His desire to do something different but in tune with the region led Aku to form his firm ‘Urra’ to further his career in this field. When he started off in 2012, he was the youngest interior designer from Northeast.
“I have been doing this for the past 5 years. I got my first project in 2012,” he said adding that he has also been involved in other projects for clients like Nagaland petroleum Board, and many other companies and renowned personalities.
It is worth mentioning that his firm is the first to introduce vertical gardens – green wall in Northeast for interiors and architecture and the first to start a Restro-Bar – Blacksheep- the 1st industrial themed bar in NE.
“I travel a lot and it helped me get more ideas.

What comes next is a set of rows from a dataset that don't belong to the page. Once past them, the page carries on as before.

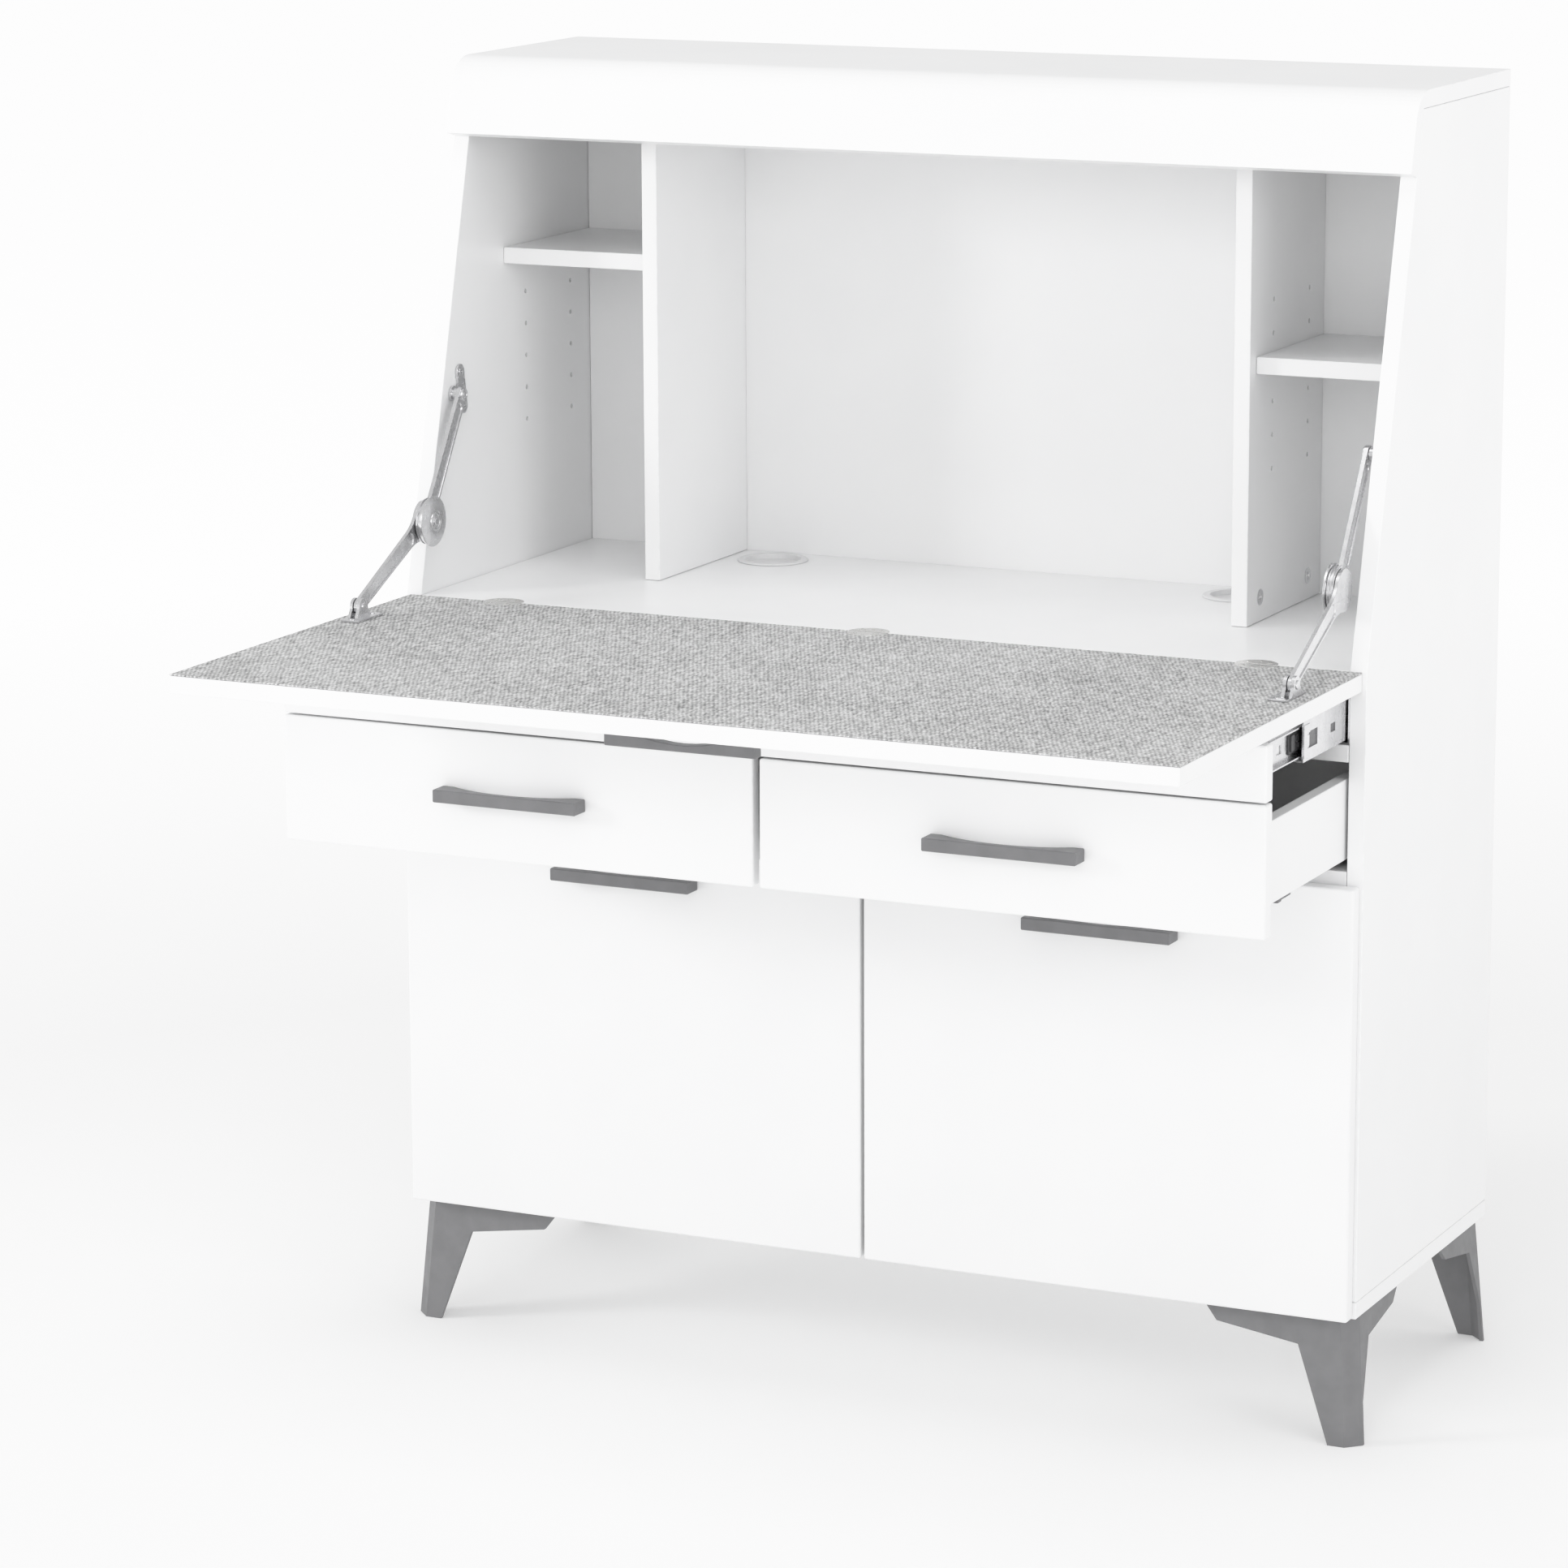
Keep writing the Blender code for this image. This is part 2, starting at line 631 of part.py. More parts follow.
def across(x_limits, side):
    """Centre and thickness of a layer, on the given side of the desk."""
    return side * sum(x_limits) / 2, x_limits[1] - x_limits[0]


def disc_tool(name, x_limits, side, pivot, radius, sides=32):
    centre, thickness = across(x_limits, side)
    return cylinder_cutter(name, radius, thickness, (centre, pivot[0], pivot[1]), "X", sides)


def local_points(points, origin):
    return [(u - origin[0], v - origin[1]) for u, v in points]


def stay_part(name, outline, x_limits, side, origin, parent):
    centre, thickness = across(x_limits, side)
    place = (centre, origin[0], origin[1])
    points = local_points(outline, origin)
    return outline_part(name, ZINC, points, thickness, "YZ", place, parent, 0.3 * MM, 1)


def stay(side, label, flap_axis):
    wall = STAY_WALL_PIVOT
    knuckle = STAY_KNUCKLE
    foot = STAY_FLAP_PIVOT
    # Wall plate: an upright bar with an ear that carries the upper pivot.
    bar = link_outline((88.5 * MM, 903 * MM), (82.5 * MM, 938 * MM), 7 * MM, 7 * MM)
    plate = stay_part(f"stay_{label}_wall_plate", bar, STAY_PLATE_X, side, (85 * MM, 920 * MM), None)
    ear = link_outline(wall, (84 * MM, 918 * MM), 7.5 * MM, 7 * MM)
    ear_x, ear_t = across(STAY_PLATE_X, side)
    boolean(plate, outline_cutter(f"ear_{label}", ear, ear_t - 0.2 * MM, "YZ", (ear_x, 0, 0)), "UNION")
    pin_x = (STAY_UPPER_X[1] + GAP, STAY_PLATE_X[0] + 1 * MM)
    boolean(plate, disc_tool(f"wall_pin_{label}", pin_x, side, wall, 5.5 * MM, 24), "UNION")
    weld(plate)
    # Upper arm with the round knuckle housing at its end.
    upper_axis = joint_empty(f"stay_{label}_upper_axis", side * STAY_UPPER_X[0], *wall)
    arm = link_outline(wall, knuckle, 7.5 * MM, STAY_ARM_WIDTH / 2)
    upper = stay_part(f"stay_{label}_upper_arm", arm, STAY_UPPER_X, side, wall, upper_axis)
    disc = disc_tool(f"disc_{label}", STAY_DISC_X, side, knuckle, STAY_DISC_RADIUS, 40)
    boolean(upper, disc, "UNION")
    hollow_x = (STAY_DISC_X[0] - 1 * MM, STAY_DISC_X[0] + 2.5 * MM)
    boolean(upper, disc_tool(f"dish_{label}", hollow_x, side, knuckle, 19 * MM, 40))
    hub_x = (STAY_DISC_X[0] - 1 * MM, STAY_DISC_X[0] + 3 * MM)
    boolean(upper, disc_tool(f"hub_{label}", hub_x, side, knuckle, 7 * MM, 24), "UNION")
    weld(upper)
    smooth(upper)
    # Lower arm, pivoted on the flap bracket.
    lower_axis = joint_empty(f"stay_{label}_lower_axis", side * STAY_LOWER_X[0], *foot, parent=flap_axis)
    link = link_outline(foot, knuckle, 7 * MM, 11 * MM)
    lower = outline_part(
        f"stay_{label}_lower_arm", ZINC, local_points(link, foot), STAY_LOWER_X[1] - STAY_LOWER_X[0], "YZ",
        (across(STAY_LOWER_X, side)[0], *foot), None, 0.3 * MM, 1,
    )
    eye_x = (STAY_LOWER_X[0] - 1 * MM, STAY_LOWER_X[1] + 1 * MM)
    boolean(lower, disc_tool(f"eye_{label}", eye_x, side, foot, 3.3 * MM, 20))
    lower.parent = lower_axis
    lower.location = (across(STAY_LOWER_X, side)[0] - side * STAY_LOWER_X[0], 0, 0)
    flap_bracket(side, label, flap_axis)


def flap_bracket(side, label, flap_axis):
    """Base plate on the writing surface with two cheeks and the pivot pin."""
    foot = STAY_FLAP_PIVOT
    base_z = DESK_TOP + GAP
    x = sorted((side * 456 * MM, side * 474.6 * MM))
    name = f"stay_{label}_flap_bracket"
    bracket = box(name, ZINC, x, (-158 * MM, -110 * MM), (base_z, base_z + 2 * MM), flap_axis, 0.3 * MM, 1)
    for number, cheek in enumerate(STAY_CHEEKS_X):
        centre, thickness = across(cheek, side)
        shape = [(foot[0] - 13 * MM, base_z + 1 * MM), (foot[0] + 13 * MM, base_z + 1 * MM)]
        shape += arc(foot, 8 * MM, -10, 190, 12)
        tool = outline_cutter(f"cheek_{label}_{number}", shape, thickness, "YZ", (centre, 0, 0))
        boolean(bracket, tool, "UNION")
    pin_x = (STAY_CHEEKS_X[0][0] - 1 * MM, STAY_CHEEKS_X[1][0] + 1 * MM)
    boolean(bracket, disc_tool(f"pivot_{label}", pin_x, side, foot, 3 * MM, 20), "UNION")
    weld(bracket)


# ---------------------------------------------------------------- pull-out tray

def channel_outline(web_x, lip_x, half_height, sheet, side):
    """C section in X and Z: the web at web_x, the lips reaching to lip_x."""
    inner = web_x + math.copysign(sheet, lip_x - web_x)
    shape = [
        (web_x, -half_height), (lip_x, -half_height), (lip_x, -half_height + sheet),
        (inner, -half_height + sheet), (inner, half_height - sheet), (lip_x, half_height - sheet),
        (lip_x, half_height), (web_x, half_height),
    ]
    return [(side * u, v) for u, v in shape]


def slide_member(name, section, front, length, side, windows, parent):
    """One member of a ball-bearing slide, with windows cut in its web."""
    web_x, lip_x, half_height = section
    outline = channel_outline(web_x, lip_x, half_height, SLIDE_SHEET, side)
    place = (0, front + length / 2, SLIDE_CENTRE_Z)
    part = outline_part(name, ZINC, outline, length, "XZ", place, parent)
    cuts = []
    for number, (start, size, height) in enumerate(windows):
        y = (front + start, front + start + size)
        x = sorted((side * (web_x - 3 * MM), side * (web_x + 3 * MM)))
        z = (SLIDE_CENTRE_Z - height / 2, SLIDE_CENTRE_Z + height / 2)
        cuts.append(box_cutter(f"{name}_window_{number}", x, y, z))
    if cuts:
        boolean(part, joined_cutter(f"{name}_windows", cuts))
    return part


def tray_slides(side, label, middle_axis, tray_axis):
    case_section = (475.7 * MM, 463.5 * MM, 22.5 * MM)
    middle_section = (472.8 * MM, 464.9 * MM, 18.4 * MM)
    tray_section = (463.2 * MM, 469.8 * MM, 14 * MM)
    large = 22 * MM
    slots = [(14 * MM, large, 15 * MM), (70 * MM, 12 * MM, 8 * MM), (200 * MM, large, 12 * MM)]
    slide_member(f"slide_{label}_case_member", case_section, SLIDE_FRONT, SLIDE_LENGTH, side,
                 [(40 * MM, large, 10 * MM), (250 * MM, large, 10 * MM)], None)
    slide_member(f"slide_{label}_middle_member", middle_section, SLIDE_FRONT + 2 * MM - EXTENSION / 2,
                 SLIDE_LENGTH - 8 * MM, side, slots, middle_axis)
    slide_member(f"slide_{label}_tray_member", tray_section, SLIDE_FRONT - EXTENSION,
                 SLIDE_LENGTH - 12 * MM, side, slots, tray_axis)


def pullout(tray_axis):
    front_y = (-FRONT_THICKNESS - EXTENSION, -EXTENSION)
    front_x = (-FRONT_HALF_WIDTH, FRONT_HALF_WIDTH)
    box("pullout_front", WHITE, front_x, front_y, PULLOUT_FRONT_Z, tray_axis, FRONT_RADIUS, 3)
    y = (-EXTENSION + GAP, -EXTENSION + GAP + TRAY_DEPTH)
    tray = box("pullout_tray", WHITE, (-TRAY_HALF_WIDTH, TRAY_HALF_WIDTH), y, TRAY_Z, tray_axis)
    inside_x = TRAY_HALF_WIDTH - TRAY_WALL
    inside_y = (y[0] + TRAY_WALL, y[1] - TRAY_WALL)
    inside_z = (TRAY_Z[0] + TRAY_FLOOR, TRAY_Z[1] + 5 * MM)
    boolean(tray, box_cutter("tray_inside", (-inside_x, inside_x), inside_y, inside_z))


# ---------------------------------------------------------------- drawers

def drawer(side, label, axis):
    front_x = sorted((side * DRAWER_HALF_GAP, side * FRONT_HALF_WIDTH))
    front_y = (-FRONT_THICKNESS - EXTENSION, -EXTENSION)
    box(f"drawer_{label}_front", WHITE, front_x, front_y, DRAWER_FRONT_Z, axis, FRONT_RADIUS, 3)
    x = sorted((side * BOX_X[0], side * BOX_X[1]))
    y = (-EXTENSION + GAP, -EXTENSION + GAP + BOX_DEPTH)
    shell = box(f"drawer_{label}_box", WHITE, x, y, BOX_Z, axis)
    inside_x = (x[0] + BOX_WALL, x[1] - BOX_WALL)
    hollow_y = (y[0] - CUT_MARGIN, y[1] - BOX_WALL)
    hollow_z = (BOX_Z[0] - CUT_MARGIN, BOX_Z[1] + CUT_MARGIN)
    boolean(shell, box_cutter(f"hollow_{label}", inside_x, hollow_y, hollow_z))
    under_y = (y[1] - BOX_WALL - CUT_MARGIN, y[1] + CUT_MARGIN)
    under_z = (BOX_Z[0] - CUT_MARGIN, BOX_FLOOR_Z[1] + GAP)
    boolean(shell, box_cutter(f"under_back_{label}", inside_x, under_y, under_z))
    floor_x = (inside_x[0] + GAP, inside_x[1] - GAP)
    box(f"drawer_{label}_bottom", DARK_BOARD, floor_x, y, BOX_FLOOR_Z, axis, 0.4 * MM, 1)
    front_handle(f"drawer_{label}_handle", sum(front_x) / 2, front_y[0], DRAWER_HANDLE_Z, axis)


def runner_set(side, label):
    """Two undermount runners tied by their synchronising rod."""
    near = BOX_X[0] + BOX_WALL + 2 * MM
    far = BOX_X[1] - BOX_WALL - 2 * MM
    y = (3 * MM, 350 * MM)
    rails = [(near, near + RUNNER_WIDTH), (far - RUNNER_WIDTH, far)]
    x = sorted((side * rails[0][0], side * rails[0][1]))
    part = box(f"drawer_{label}_runners", ZINC, x, y, RUNNER_Z, None, 0)
    other_x = sorted((side * rails[1][0], side * rails[1][1]))
    boolean(part, box_cutter(f"second_rail_{label}", other_x, y, RUNNER_Z), "UNION")
    rod_x = (rails[0][0] + 5 * MM, rails[1][1] - 5 * MM)
    rod_centre = (side * sum(rod_x) / 2, 338 * MM, 552 * MM)
    rod = cylinder_cutter(f"rod_{label}", 3 * MM, rod_x[1] - rod_x[0], rod_centre, "X", 16)
    boolean(part, rod, "UNION")
    grooves = []
    groove_z = (RUNNER_Z[0] + 6 * MM, RUNNER_Z[1] - 5 * MM)
    for number, rail in enumerate(rails):
        groove_x = sorted((side * (rail[0] - 1 * MM), side * (rail[0] + 5 * MM)))
        groove_y = (y[0] - 1 * MM, 330 * MM)
        grooves.append(box_cutter(f"groove_{label}_{number}", groove_x, groove_y, groove_z))
    boolean(part, joined_cutter(f"grooves_{label}", grooves))


# ---------------------------------------------------------------- doors

def door(side, label, axis):
    x = sorted((side * DOOR_HALF_GAP, side * FRONT_HALF_WIDTH))
    y = (-FRONT_THICKNESS, 0.0)
    box(f"door_{label}", WHITE, x, y, DOOR_FRONT_Z, axis, FRONT_RADIUS, 3)
    front_handle(f"door_{label}_handle", sum(x) / 2, y[0], DOOR_HANDLE_Z, axis)


def centre_on_origin():
    """Hang everything on one empty that puts the origin under the middle of the open desk."""
    top_level = [part for part in PARTS.objects if part.parent is None]
    middle = bpy.data.objects.new("desk_middle", None)
    PARTS.objects.link(middle)
    middle.location = (0, (FLAP_LENGTH - BACK_REACH) / 2, 0)
    for part in top_level:
        part.parent = middle
    for cutter in CUTTERS.objects:
        cutter.parent = middle


def build():
    side_panels()
    top_cap()
    horizontal_boards()
    writing_deck()
    upper_compartments()
    partitions()
    feet()
    cable_outlets()
    flap_axis = joint_empty("flap_axis", 0, 0, DESK_TOP)
    flap(flap_axis)
    flap_hinges(flap_axis)
    tray_axis = joint_empty("tray_axis", 0, -EXTENSION, SLIDE_CENTRE_Z)
    middle_axis = joint_empty("slide_middle_axis", 0, -EXTENSION / 2, SLIDE_CENTRE_Z)
    pullout(tray_axis)
    for side, label in ((-1, "left"), (1, "right")):
        stay(side, label, flap_axis)
        tray_slides(side, label, middle_axis, tray_axis)
        drawer_axis = joint_empty(f"drawer_{label}_axis", side * 246 * MM, -EXTENSION, BOX_Z[0])
        drawer(side, label, drawer_axis)
        runner_set(side, label)
        hinge_x = side * (FRONT_HALF_WIDTH - 0.5 * MM)
        door_axis = joint_empty(f"door_{label}_axis", hinge_x, -FRONT_THICKNESS - 0.5 * MM, DOOR_FRONT_Z[0])
        door(side, label, door_axis)
    centre_on_origin()


build()
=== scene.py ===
import json
import math

import bpy
from mathutils import Matrix, Vector
from mathutils.geometry import tessellate_polygon


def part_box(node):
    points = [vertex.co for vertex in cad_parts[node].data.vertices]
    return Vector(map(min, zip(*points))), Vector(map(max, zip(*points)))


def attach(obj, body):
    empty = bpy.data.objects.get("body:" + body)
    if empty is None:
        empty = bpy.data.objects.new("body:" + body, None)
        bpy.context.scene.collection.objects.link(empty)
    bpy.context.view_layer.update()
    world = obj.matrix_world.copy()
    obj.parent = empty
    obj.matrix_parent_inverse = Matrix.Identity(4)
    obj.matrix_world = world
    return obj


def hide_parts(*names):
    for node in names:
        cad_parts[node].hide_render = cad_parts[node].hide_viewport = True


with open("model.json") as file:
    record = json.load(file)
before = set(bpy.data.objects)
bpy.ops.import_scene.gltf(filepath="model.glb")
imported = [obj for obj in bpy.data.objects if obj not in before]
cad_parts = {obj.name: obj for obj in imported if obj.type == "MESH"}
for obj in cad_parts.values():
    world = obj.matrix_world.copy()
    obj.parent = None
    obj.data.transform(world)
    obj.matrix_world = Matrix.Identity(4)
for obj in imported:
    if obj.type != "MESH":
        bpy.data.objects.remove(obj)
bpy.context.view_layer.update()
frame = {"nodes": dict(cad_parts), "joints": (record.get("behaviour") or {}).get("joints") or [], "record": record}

MM = 0.001
NODES = frame["nodes"]
JOINTS = {joint["name"]: joint for joint in frame["joints"]}
SLOT_OF = {part["node"]: part["material_slot"] for part in frame["record"]["subparts"]}
HINGE_LINE = Vector(JOINTS["flap_hinge"]["pos_m"])
SIDES = ((-1, "left"), (1, "right"))
X_AXIS, Y_AXIS, Z_AXIS = Vector((1, 0, 0)), Vector((0, 1, 0)), Vector((0, 0, 1))


# ---------------------------------------------------------------- materials

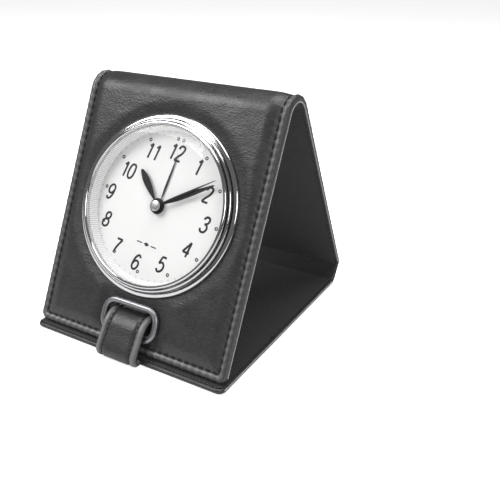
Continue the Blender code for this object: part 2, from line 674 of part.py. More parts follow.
panel("base", at["base"], BASE_WIDTH, BASE_LENGTH, BASE_THICKNESS, PANEL_CORNER, (0.0, CREASE_CUTBACK))
panel("spine", at["spine"], CASE_WIDTH, SPINE_LENGTH, SPINE_THICKNESS, CREASE_CORNER,
      (CREASE_CUTBACK, CREASE_CUTBACK))
panel("rear", at["rear"], CASE_WIDTH, REAR_LENGTH, REAR_THICKNESS, CREASE_CORNER, (CREASE_CUTBACK, 0.0))
front_panel(at["front"])
crease("lower_crease", corners["lower"], 0.0, SPINE_ANGLE, None)
crease("upper_crease", corners["upper"], SPINE_ANGLE, REAR_ANGLE, None)
top_fold(corners)
keeper(at["rear"])
slot_metal(at["front"])
strap(corners)

clock = at["clock"]
bezel(clock)
lens(clock)
dial(clock)
housing(clock)
case_screws(clock)
movement_plate(clock)
hands(clock)
train(clock)
controls(clock)
electrics(clock)
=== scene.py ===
"""Travel alarm clock in a folding leather case, standing as a tent. Row frame, metres, +Z up.

The leather is one strip: base, spine, rear, top fold and front. A place on it is (x, s, out): x across,
s the length along its outer face from the base's front edge, out the height off that face.
"""

import math

import bmesh
import bpy
from mathutils import Matrix, Vector, noise


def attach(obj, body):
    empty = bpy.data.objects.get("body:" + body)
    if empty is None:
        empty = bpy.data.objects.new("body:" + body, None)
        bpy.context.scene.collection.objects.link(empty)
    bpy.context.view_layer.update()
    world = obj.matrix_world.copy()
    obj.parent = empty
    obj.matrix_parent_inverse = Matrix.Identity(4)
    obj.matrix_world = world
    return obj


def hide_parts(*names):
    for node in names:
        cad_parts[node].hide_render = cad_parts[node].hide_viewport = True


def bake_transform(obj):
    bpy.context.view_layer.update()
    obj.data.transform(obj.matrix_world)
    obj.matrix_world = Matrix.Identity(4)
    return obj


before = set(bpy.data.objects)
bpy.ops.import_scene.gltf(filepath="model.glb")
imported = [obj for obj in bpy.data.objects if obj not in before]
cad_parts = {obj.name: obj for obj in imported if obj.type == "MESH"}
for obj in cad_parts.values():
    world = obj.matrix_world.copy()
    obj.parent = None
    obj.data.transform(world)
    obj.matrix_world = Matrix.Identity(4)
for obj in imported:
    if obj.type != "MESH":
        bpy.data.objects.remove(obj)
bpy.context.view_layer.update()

MM = 0.001

# The strip
BASE_LENGTH = 93.2 * MM
SPINE_LENGTH = 9.76 * MM
REAR_LENGTH = 87.9 * MM
FRONT_LENGTH = 87.4 * MM
SPINE_ANGLE = math.radians(58.4)
REAR_ANGLE = math.radians(121.4)
FRONT_TILT = math.radians(24.7)
DOWN_ANGLE = math.radians(270) - FRONT_TILT
FOLD_RADIUS = 8 * MM
CREASE_REACH = 2 * MM
AT_LOWER = BASE_LENGTH
AT_UPPER = AT_LOWER + SPINE_LENGTH
AT_FOLD = AT_UPPER + REAR_LENGTH
AT_FRONT = AT_FOLD + FOLD_RADIUS * (DOWN_ANGLE - REAR_ANGLE)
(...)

I travel all around the country and South East Asia to look out for designs which will suit our environment in Northeast and I don’t like to work in a conventional way.”
Because of the exposures I had from my traveling abroad to attend different exhibitions like the Maison De Objet etc, I feel subconsciously this has honed my design skills and impacted my aesthetic senses.
When you see and are exposed to so mcuh beauty around you, it’s but natural to imbibe.
“As of now, 3D printing is something that I am currently working on and hopefully introduce that soon into northeast for interiors and architecture,” he said.
Nature of Clients
When asked about the nature of his clients, Aku said “I deal with all ages but it’s mostly the young clients who approach because what they like is modern concept which I know I can deliver. Sometimes, clients want a colonial look, which I try to implement it in the best possible way that I could.”
I’m open to suggestions and clients can call me or get in touch in with me at (firstname.lastname@example.org),
Here and Beyond
His work is not limited to Nagaland and Northeast alone but it goes beyond the four walls of the region. Last year, after much research and surveying, Aku got the opportunity to showcase and implement his designs in Nepal.
“I try to make sense of the designs of all the 8 states and while I converge some of them, others I prefer giving a modern yet subtle look,” he said.
When asked about the scope in the region, Aku said “ The scope was very less half a decade back but now people’s mindset have changed, they aren’t hesitating to invest in interior designing. And talking about Northeast, there is no shortage of land, so it is easier and more creative to plan it out with the available space.”
There are different kinds of challenges that we as interior designers faces. First of all, we are logistically challenged, there are limited options for materials (flooring, paint, hardware fixture) and a lot of risk is involved. One also needs a strong network with designs manufacturing, export companies, “Without which, I think would have been slightly difficult to gather the resources, I feel personally.”
His perspective toward the Northeast goes like — Northeast is vibrant but it is not fully tapped. We need to see things from a different perspective. As I venture deeper into this profession, I also look at possibilities to converge traditional and modern designs. As of now, I do contemporary – “Less is more” and I strongly believe in team work.
Tapping the valuable resource — man-power (Young talents)
Innovatively, in 2015 Aku’s firm had sealed a deal with NID Ahmedabad whereby students working as interns are given the opportunity to express themselves in various ways, the same of which can be noticeable in their designs. “I hope that in the future, we can work hand in glove with more educational institutes across India because i think young and fresh talents have more innovative and creative ideas,” Aku expressed.
“I also believe in providing a platform for young people to showcase their talents. Because I feel there is a need to channelize their energy in a positive and progressive manner,” he said.
“I know it’s a long way to go. I want to take my business to the next level and to create a niche for myself in the global arena and also to revolutionize designs in Northeast.”
The Softer side of his firm
Other than designing for big malls, houses, restaurants and office, Aku’s Urra is also engaged in a community service programme like giving back to the society. “With what I’m doing, I want to give back to the community and I’m doing that by educating underprivileged children,” he said.
My message is simple: work hard, dedicate yourself to your work and make sure your work gets all the exposure. But the baseline is — real work, experience and field work is a must and one learns by trial and error.